Over the past few years natural disasters such as floods and cyclones have damaged buildings in many parts of the world. As architects re-build these, the big question in everyone’s mind is – how can we make the buildings strong so that they can withstand powerful winds, fierce storms and flooding? Surprisingly, the answers have come, not from scientists, but from nature. Plants and animals that have adapted to withstand extreme climates have become sources of inspiration for these architects.
A ‘Tree’-fic idea!
On the Caribbean island of Haiti, which was ravaged by a hurricane a few years ago, architects are taking inspiration from the Caribbean kapok tree. Take the example of an orphanage (a place where children who have no parents stay) that is being built to replace the one lost in the hurricane.
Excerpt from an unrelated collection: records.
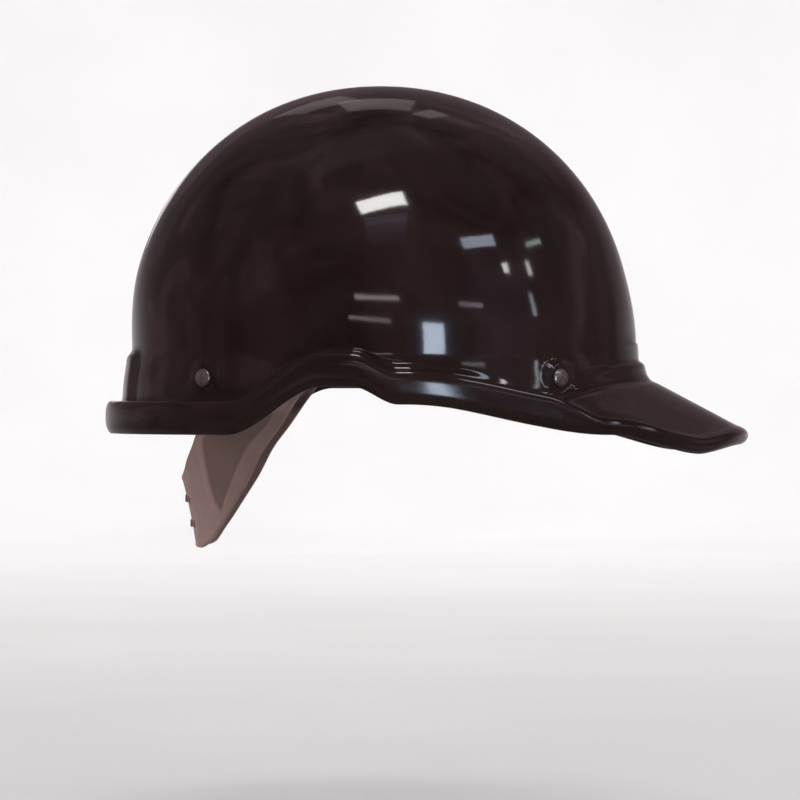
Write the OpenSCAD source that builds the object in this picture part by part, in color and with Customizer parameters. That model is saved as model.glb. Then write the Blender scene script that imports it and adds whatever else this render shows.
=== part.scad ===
// Cap-style safety helmet: glossy moulded shell with a short peak and a rain
// gutter, riveted four-point webbing cradle, moulded headband and a swinging
// nape strap. Millimetres. +X front (peak), +Y the wearer's left, +Z up.
// The origin is the centre of the head opening, level with the rear rim.

/* [Shell] */
// Height of the crown above the rear rim
shell_h = 154; // [148:1:160]
// Half length of the dome where it is widest
dome_a = 112; // [108:1:116]
// Half width of the dome where it is widest
dome_b = 99; // [96:1:102]
// Height at which the dome turns into the upright wall
dome_z0 = 40; // [38:1:44]
// Roundness of the dome, 2 is a plain ellipse
dome_n = 2.08; // [2:0.02:2.3]
// Wall thickness of the shell
wall = 2.7; // [2.4:0.1:3]
// How far the gutter and its lip stand out from the wall
lip_out = 10; // [9:0.5:12]
// Height of the gutter lip above its lower edge
lip_h = 14.3; // [12:0.1:15]
// Rise of the arch over each ear
arch_h = 20.3; // [16:0.1:21]
// Distance of the peak's tip in front of the origin
peak_tip = 163; // [152:1:168]
// Radius of the peak's outline seen from above
peak_r = 92; // [88:1:94]

/* [Cradle] */
// Height of the rivets that hold the cradle
rivet_z = 24; // [23:0.5:25]
// Direction of the front rivets from straight ahead
rivet_az = 45; // [43:1:47]
// Rivet shank radius
rivet_r = 2; // [1.8:0.05:2.2]
// Width of the crown webbing
web_w = 19; // [16:0.5:20]
// Thickness of the crown webbing
web_t = 1.4; // [1:0.1:1.5]
// Height of the lower crown strap at its middle
crown_z = 117; // [108:1:120]

/* [Headband] */
// Half length of the headband's outer face
band_a = 100; // [98:0.5:101]
// Half width of the headband's outer face
band_b = 80; // [78:0.5:81]
// Headband thickness
band_t = 2; // [1.6:0.1:2.4]
// Lower edge of the headband
band_lo = 24; // [23:0.5:26]
// Upper edge of the headband at the sides
band_hi = 52; // [50:1:54]
// Extra height of the headband at the brow
brow_up = 9; // [4:1:12]
// Travel of the headband up or down from the middle position
height_travel = 5; // [3:0.5:5]
// Radius of the chin strap eyelets
eye_r = 3; // [2.5:0.1:3.2]

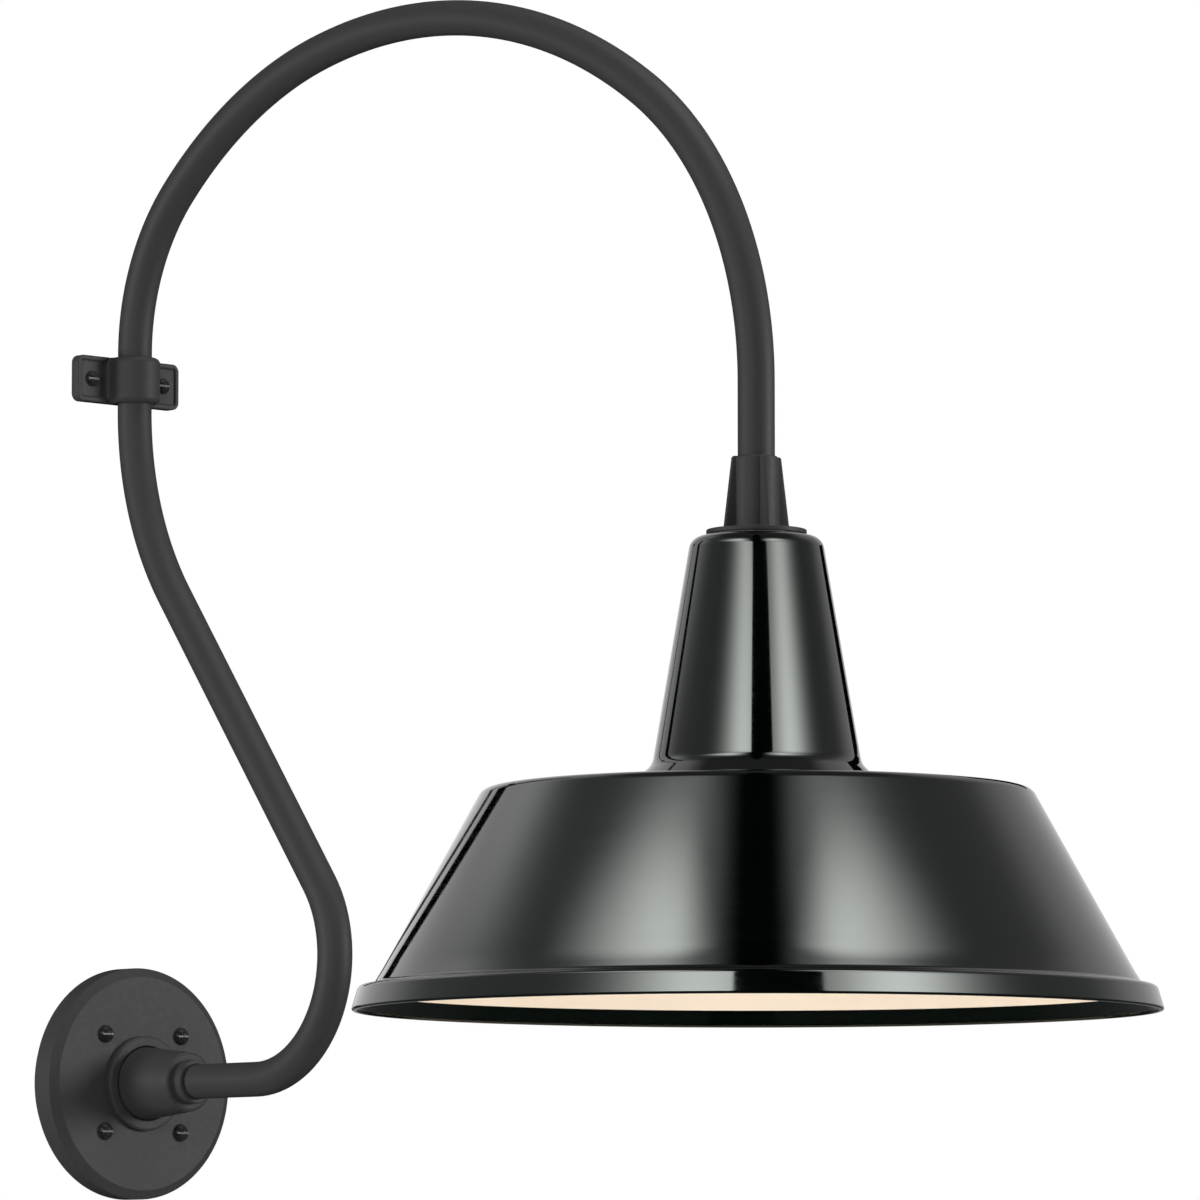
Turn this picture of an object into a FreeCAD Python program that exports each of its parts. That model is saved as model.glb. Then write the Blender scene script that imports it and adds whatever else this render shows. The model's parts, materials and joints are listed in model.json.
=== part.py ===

The design of the building’s balconies copies the branching structure of the kapok, with alternating thick ‘mother’ branches and thinner ‘daughter’ branches for added strength. Plus, the kapok tree is a clever survivor, storing water within and shedding leaves in the time of drought. In the same way, the orphanage building will make best use of resources by re-using waste water and producing bio-gas (a source of energy) from human waste.
Wily water strategies
The architects turned to nature again to find ways of tackling big water flows during the rainy season. Traditionally, architects design buildings in such a way that water is made to flow away from a building. This time, they have copied nature’s way of dealing with water flows by slowing the water, sinking it and storing it. So, on the roof of the building, plants receive falling rain water, thus slowing the flow. The water is then filtered and sent to another garden on a lower floor for irrigation. In the same way, plantation of shrubs and plants around buildings could slow and re-direct flood water more effectively than any artificial system.
As you can see, even in the form of the humble kapok tree, nature has a wealth of knowledge for us to unlock!